--- Begin RECORDS SUPPLIED ---

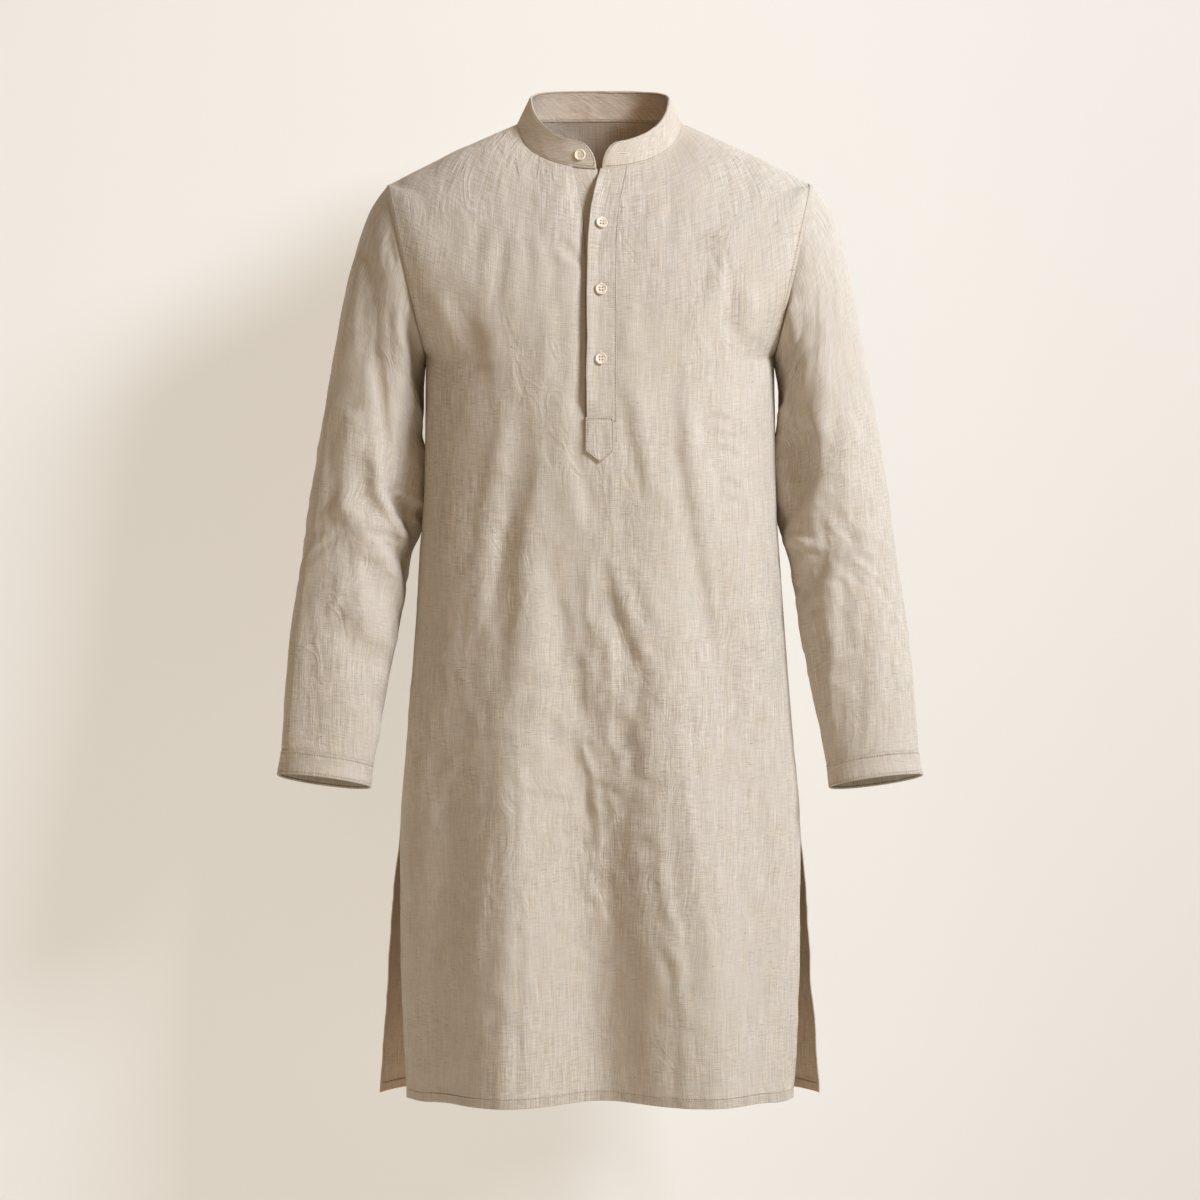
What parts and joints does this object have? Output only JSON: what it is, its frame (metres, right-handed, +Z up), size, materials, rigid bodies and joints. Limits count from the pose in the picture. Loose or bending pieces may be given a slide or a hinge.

--- End RECORDS SUPPLIED ---
--- Begin RECORDS SUPPLIED ---

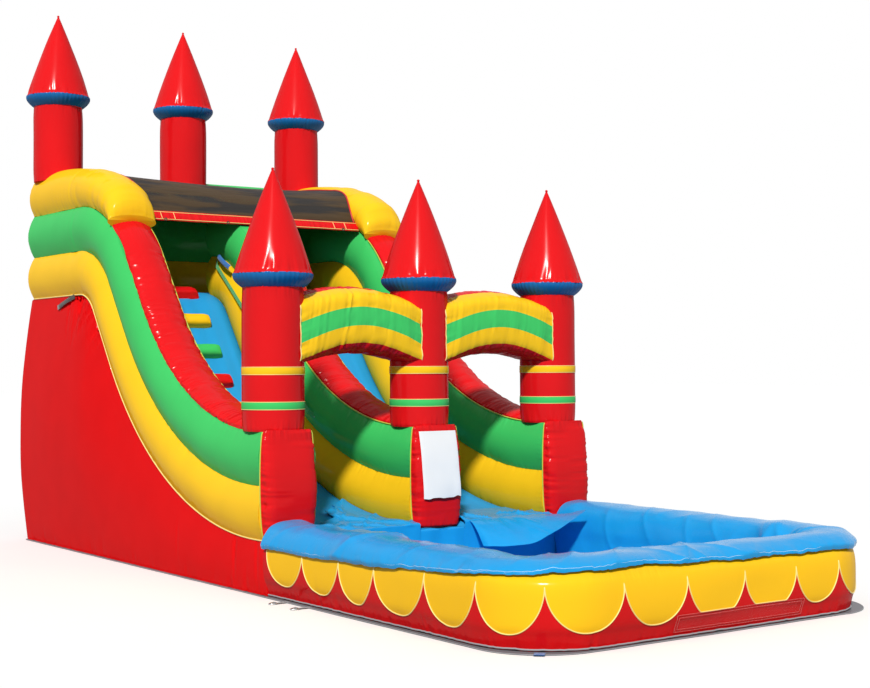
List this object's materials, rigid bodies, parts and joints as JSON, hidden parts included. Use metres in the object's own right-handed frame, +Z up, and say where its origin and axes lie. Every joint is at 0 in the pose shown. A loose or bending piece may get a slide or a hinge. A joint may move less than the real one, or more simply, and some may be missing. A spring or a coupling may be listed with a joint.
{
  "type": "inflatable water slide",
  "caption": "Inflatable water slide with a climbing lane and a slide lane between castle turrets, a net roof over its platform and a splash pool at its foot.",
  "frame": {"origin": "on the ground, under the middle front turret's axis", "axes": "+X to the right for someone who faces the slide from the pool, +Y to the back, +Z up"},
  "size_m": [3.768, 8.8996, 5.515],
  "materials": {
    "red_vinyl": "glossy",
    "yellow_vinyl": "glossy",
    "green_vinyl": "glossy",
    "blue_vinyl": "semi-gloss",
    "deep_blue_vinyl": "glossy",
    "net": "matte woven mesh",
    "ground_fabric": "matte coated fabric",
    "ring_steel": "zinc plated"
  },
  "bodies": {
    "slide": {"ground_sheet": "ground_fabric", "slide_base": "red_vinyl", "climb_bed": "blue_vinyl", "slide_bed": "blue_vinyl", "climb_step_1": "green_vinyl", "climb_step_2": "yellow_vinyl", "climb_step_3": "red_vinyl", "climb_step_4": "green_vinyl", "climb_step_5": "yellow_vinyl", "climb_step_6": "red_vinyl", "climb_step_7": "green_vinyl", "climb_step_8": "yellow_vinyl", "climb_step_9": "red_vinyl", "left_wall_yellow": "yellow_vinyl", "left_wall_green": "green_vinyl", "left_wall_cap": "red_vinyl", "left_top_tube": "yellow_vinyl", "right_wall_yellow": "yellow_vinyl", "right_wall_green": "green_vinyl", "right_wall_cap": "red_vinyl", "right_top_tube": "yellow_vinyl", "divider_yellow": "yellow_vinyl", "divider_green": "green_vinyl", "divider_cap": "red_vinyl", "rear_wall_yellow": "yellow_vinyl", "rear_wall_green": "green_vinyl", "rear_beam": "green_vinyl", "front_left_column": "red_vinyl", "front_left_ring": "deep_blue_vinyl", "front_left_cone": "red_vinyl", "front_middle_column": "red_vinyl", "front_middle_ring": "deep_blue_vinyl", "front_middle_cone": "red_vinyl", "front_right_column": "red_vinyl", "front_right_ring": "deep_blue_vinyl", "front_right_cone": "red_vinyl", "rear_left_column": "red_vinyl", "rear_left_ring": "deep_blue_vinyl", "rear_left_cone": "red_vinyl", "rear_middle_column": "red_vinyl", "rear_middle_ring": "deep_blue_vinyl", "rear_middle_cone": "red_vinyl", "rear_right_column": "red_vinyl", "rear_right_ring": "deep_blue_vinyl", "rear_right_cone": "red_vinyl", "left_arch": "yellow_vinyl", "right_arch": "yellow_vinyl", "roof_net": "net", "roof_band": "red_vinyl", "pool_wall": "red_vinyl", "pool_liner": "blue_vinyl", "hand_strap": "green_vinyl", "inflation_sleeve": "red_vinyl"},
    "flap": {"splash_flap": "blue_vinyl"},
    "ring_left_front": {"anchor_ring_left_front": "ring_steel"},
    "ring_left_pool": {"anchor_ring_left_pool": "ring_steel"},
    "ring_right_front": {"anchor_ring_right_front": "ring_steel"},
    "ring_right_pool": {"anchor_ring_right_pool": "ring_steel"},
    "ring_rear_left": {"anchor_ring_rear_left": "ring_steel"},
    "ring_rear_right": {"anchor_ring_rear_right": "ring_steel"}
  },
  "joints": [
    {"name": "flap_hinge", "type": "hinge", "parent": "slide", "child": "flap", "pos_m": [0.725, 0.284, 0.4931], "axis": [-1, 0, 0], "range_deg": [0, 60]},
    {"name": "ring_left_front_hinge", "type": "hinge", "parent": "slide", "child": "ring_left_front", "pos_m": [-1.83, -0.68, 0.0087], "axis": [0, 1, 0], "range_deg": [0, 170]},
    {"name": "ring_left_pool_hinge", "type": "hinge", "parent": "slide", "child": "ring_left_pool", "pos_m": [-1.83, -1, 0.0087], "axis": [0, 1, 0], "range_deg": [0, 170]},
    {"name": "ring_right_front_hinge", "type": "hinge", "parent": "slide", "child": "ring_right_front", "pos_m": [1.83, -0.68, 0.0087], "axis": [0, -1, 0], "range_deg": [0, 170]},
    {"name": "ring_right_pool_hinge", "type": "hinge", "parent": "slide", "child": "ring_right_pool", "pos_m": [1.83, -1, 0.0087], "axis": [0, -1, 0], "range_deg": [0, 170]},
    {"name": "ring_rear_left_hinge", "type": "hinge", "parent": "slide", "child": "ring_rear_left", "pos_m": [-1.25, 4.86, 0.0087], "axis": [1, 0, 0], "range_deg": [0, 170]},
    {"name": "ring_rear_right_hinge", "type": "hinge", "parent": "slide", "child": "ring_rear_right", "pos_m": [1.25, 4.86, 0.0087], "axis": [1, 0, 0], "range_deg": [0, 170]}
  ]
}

--- End RECORDS SUPPLIED ---

# GIVEN EXERCISE
From the listing above, return each line with the word "origin".

# SOLUTION TO THE EXERCISE
List this object's materials, rigid bodies, parts and joints as JSON, hidden parts included. Use metres in the object's own right-handed frame, +Z up, and say where its origin and axes lie. Every joint is at 0 in the pose shown. A loose or bending piece may get a slide or a hinge. A joint may move less than the real one, or more simply, and some may be missing. A spring or a coupling may be listed with a joint.
  "frame": {"origin": "on the ground, under the middle front turret's axis", "axes": "+X to the right for someone who faces the slide from the pool, +Y to the back, +Z up"},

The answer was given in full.